Die Verbuschung von Trockenrasen am Vinschger Sonnenberg nimmt stetig zu.
Andreas Hilpold
Georg Pircher
Hanspeter Staffler
Gerhard Tarmann
Joachim Mulser
Joachim Winkler
Thomas Wilhalm

Die Steppe lebt

Fachtagung über Trockenrasen im Vinschgau und in der Terra Raetica. Die Verbuschung ist eines der größten Probleme. 

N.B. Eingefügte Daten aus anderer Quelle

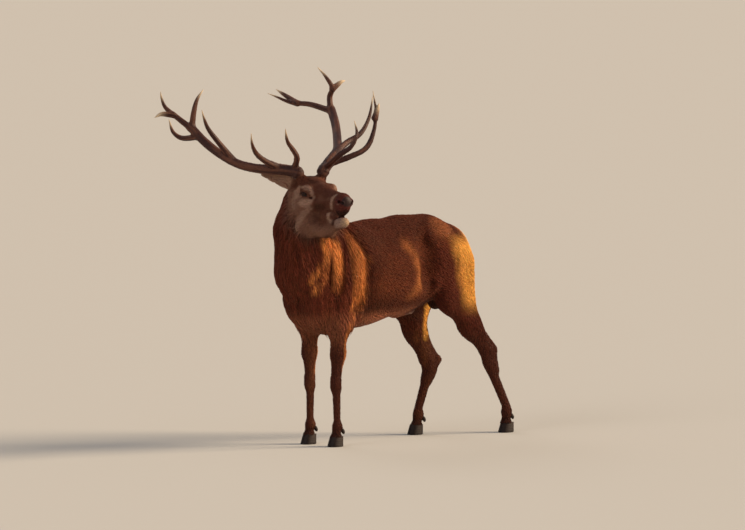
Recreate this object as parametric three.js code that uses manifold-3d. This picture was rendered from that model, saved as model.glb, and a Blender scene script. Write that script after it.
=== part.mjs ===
// A red deer stag at life size. It stands square on its forelegs with the left hind leg stretched back, and
// looks over its left shoulder with the muzzle raised and the mouth a little open.
//
// Millimetres. +Z is up, -Y is the way the trunk faces and +X is the stag's left. The body is one smooth
// distance field of rounded masses. Each limb is wrapped by rays cast from the axis that runs inside it, the
// wrapped shells are joined, and the whole is then carved into the parts that a person would name.
import * as THREE from "three";
import { mergeVertices } from "three/addons/utils/BufferGeometryUtils.js";
import Module from "manifold-3d";

const wasm = await Module();
wasm.setup();

// ---------------------------------------------------------------- driving sizes
const GAP = 0.3; // between neighbouring solids
const LEFT = 1; // sides, as the sign of x
const RIGHT = -1;
const HEAD_AT = [130, -638, 1302]; // midway between the eyes
const HEAD_TURN = THREE.MathUtils.degToRad(-11); // 0 would look along +X
const HEAD_PITCH = THREE.MathUtils.degToRad(6); // muzzle above level
const EYE_OUT = 79; // from the middle of the head to the centre of an eye
const EYE_RADIUS = 17;
const CORONET = 52; // height at which the hoof begins
const CLAW_LENGTH = 84;
const CLAW_WIDTH = 30;
const CLEFT = 2; // half of the gap between the claws
const BURR_RADIUS = 31;
const BODY_CELL = 58; // cube of the net over the body
const HEAD_CELL = 33; // cube of the net over the head
const LIMB_CUT = 600; // height at which the legs are parted from the body
const TAIL_CUT = 488; // how far back the tail is parted from the rump

const COAT = new THREE.MeshStandardMaterial({ color: 0x5a2d18, roughness: 0.9, metalness: 0 });
const MANE = new THREE.MeshStandardMaterial({ color: 0x3a1d12, roughness: 0.95, metalness: 0 });
const ANTLER = new THREE.MeshStandardMaterial({ color: 0x6b4a33, roughness: 0.6, metalness: 0 });
const HORN = new THREE.MeshStandardMaterial({ color: 0x1d1512, roughness: 0.45, metalness: 0 });
const EYE = new THREE.MeshStandardMaterial({ color: 0x120a06, roughness: 0.08, metalness: 0 });

const group = new THREE.Group();
const vec = (p) => new THREE.Vector3(...p);

// ---------------------------------------------------------------- distance fields
// A mass is a function from a point to its signed distance, with the blend width that joins it to the rest.
const dot = (a, b) => a[0] * b[0] + a[1] * b[1] + a[2] * b[2];
const sub = (a, b) => [a[0] - b[0], a[1] - b[1], a[2] - b[2]];
const lerp = (a, b, t) => a + (b - a) * t;

// An ellipsoid at a centre, with three radii, leaned about the x axis by some degrees.
function ball(centre, radii, blend = 30, lean = 0) {
  const c = Math.cos(THREE.MathUtils.degToRad(lean));
  const s = Math.sin(THREE.MathUtils.degToRad(lean));
  const distance = (p) => {
    const q = sub(p, centre);
    const turned = [q[0], c * q[1] + s * q[2], c * q[2] - s * q[1]];
    const near = Math.hypot(...turned.map((v, i) => v / radii[i]));
    const slope = Math.hypot(...turned.map((v, i) => v / radii[i] ** 2));
    return slope < 1e-9 ? -Math.min(...radii) : (near * (near - 1)) / slope;
  };
  return { distance, blend };
}

// A rod from a to b, whose radius runs from ra to rb. thin narrows it across x, as a leg or neck is narrower.
function rod(a, ra, b, rb, blend = 25, thin = 1) {
  const along = sub(b, a);
  const length2 = dot(along, along);
  const distance = (p) => {
    const q = sub(p, a);
    const t = Math.min(1, Math.max(0, dot(q, along) / length2));
    const off = q.map((v, i) => v - t * along[i]);
    return (Math.hypot(off[0] / thin, off[1], off[2]) - lerp(ra, rb, t)) * Math.min(1, thin);
  };
  return { distance, blend };
}

function smoothMin(a, b, blend) {
  const h = Math.max(blend - Math.abs(a - b), 0) / blend;
  return Math.min(a, b) - (h * h * blend) / 4;
}

// All masses in one field, each blended into those before it.
const field = (masses) => (p) =>
  masses.reduce((d, m) => smoothMin(d, m.distance(p), m.blend), 1e4);
const join = (blend, ...fields) => (p) => fields.map((f) => f(p)).reduce((a, b) => smoothMin(a, b, blend));
const pair = (make) => [make(LEFT), make(RIGHT)];

// ---------------------------------------------------------------- the head's own frame
// forward along the nose, left across it, up from it, with its origin between the eyes.
const HEAD_FORWARD = new THREE.Vector3(
  Math.cos(HEAD_TURN) * Math.cos(HEAD_PITCH),
  Math.sin(HEAD_TURN) * Math.cos(HEAD_PITCH),
  Math.sin(HEAD_PITCH),
);
const HEAD_LEFT = new THREE.Vector3(-Math.sin(HEAD_TURN), Math.cos(HEAD_TURN), 0);
const HEAD_UP = HEAD_FORWARD.clone().cross(HEAD_LEFT);
const HEAD_FRAME = new THREE.Matrix4().makeBasis(HEAD_FORWARD, HEAD_LEFT, HEAD_UP).setPosition(...HEAD_AT);
const fromHead = (p) => vec(p).applyMatrix4(HEAD_FRAME).toArray();
const HEAD_INVERSE = HEAD_FRAME.clone().invert();
const toHead = (p) => vec(p).applyMatrix4(HEAD_INVERSE).toArray();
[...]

Publiziert in 9 / 2022 - Erschienen am 10. Mai 2022

Schlanders - Die Trockenrasen im Vinschgau und in der Terra Raetica haben aufgrund ihrer einzigartartigen Fauna und Flora einen besonderen naturkundlichen Wert. Die Geschichte der Trockenrasen, speziell jener am trockenen Vinschger Sonnenberg, neueste Forschungserkenntnisse und Studien sowie mögliche Gefahrenpotentiale für den Weiterbestand dieser einzigartigen Lebensräume standen im Mittelpunkt einer gutbesuchten Fachtagung, die am 6. Mai im Kulturhaus in Schlanders stattgefunden hat. Renommierte Expertinnen und Experten aus Südtirol, Österreich und der Schweiz hatten sich zur ganztätigen Tagung eingefunden. Was sich wie ein roter Faden durch viele der insgesamt rund 20 Referate zog, war die Sorge um die zunehmende Verbuschung von Trockenrasen und das Gefahrenpotential, das von den Monokulturen in der Talsohle ausgeht.

„Sensibilität steigern“

Bürgermeister Dieter Pinggera, Andreas Tappeiner, der Vorsitzende der Terra Raetica, Landesrätin Maria Hochgruber Kuenzer, David Gruber, Direktor des Naturmuseums Südtirol, und Andreas Hilpold von Eurac Research, der das Biodiversitätsmonitoring Südtirol koordiniert, stimmten in ihren Grußworten darin überein, dass die Tagung vor allem dazu dienen soll, die Sensibilität für diese besonders wertvollen Lebensräume zu steigern. Zur Eröffnung referierte Professor Jürgen Dengler (ZHAW Zürich) über das globale Vorkommen von Trockenrasen und deren Bedeutung. Dengler arbeitet im Forscher- und Naturschützer-Netzwerk „Eurasian Dry Grassland Group (EDGG)“ mit. Der Vegetationskundler Hanspeter Staffler, der an der Universität für Bodenkultur Wien studiert hat, beleuchtete die Kulturgeschichte und Vegetationsentwicklung des Vinschger Sonnenbergs in den vergangenen 10.000 Jahren. Im Mittelalter habe es am Sonnenberg noch ausgedehnte Waldflächen gegeben. Als der „Hunger“ des Menschen nach Holz und Grasland wuchs, kam es zu Entwaldungen. In den 1960er Jahren setzten Aufforstungsarbeiten ein, angestoßen von den Medizinern Heinrich Flora aus Mals und Heinrich Vögele aus Schlanders. Ziel war es, die „Krebsschäden“ am Sonnenberg zu beheben. Staffler gab zu bedenken, dass die Trockenrasen dort, wo nicht mehr beweidet wird, zunehmend verbuschen und somit in einigen Jahrzehnten verschwinden könnten. Auf das Problem der Verbuschung ging auch der Amtsdirektor Georg Pircher vom Forstinspektorat Schlanders ein, der über Maßnahmen des Forstdienstes am Sonnenberg informierte. Aufgeforstet wird auf Trockenrasen schon seit Jahrzehnten nicht mehr. Man sei aber seit den 1990er Jahre dabei, die seinerzeit aufgeforsteten, rund 940 Hektar umfassenden Schwarzföhrenforste schrittweise in laubholzreiche Mischwälder umzustrukturieren. Auch über Weideverbesserungen, die Errichtung von Weidekoppeln und andere Maßnahmen gegen die Verbuschung informierte Pircher.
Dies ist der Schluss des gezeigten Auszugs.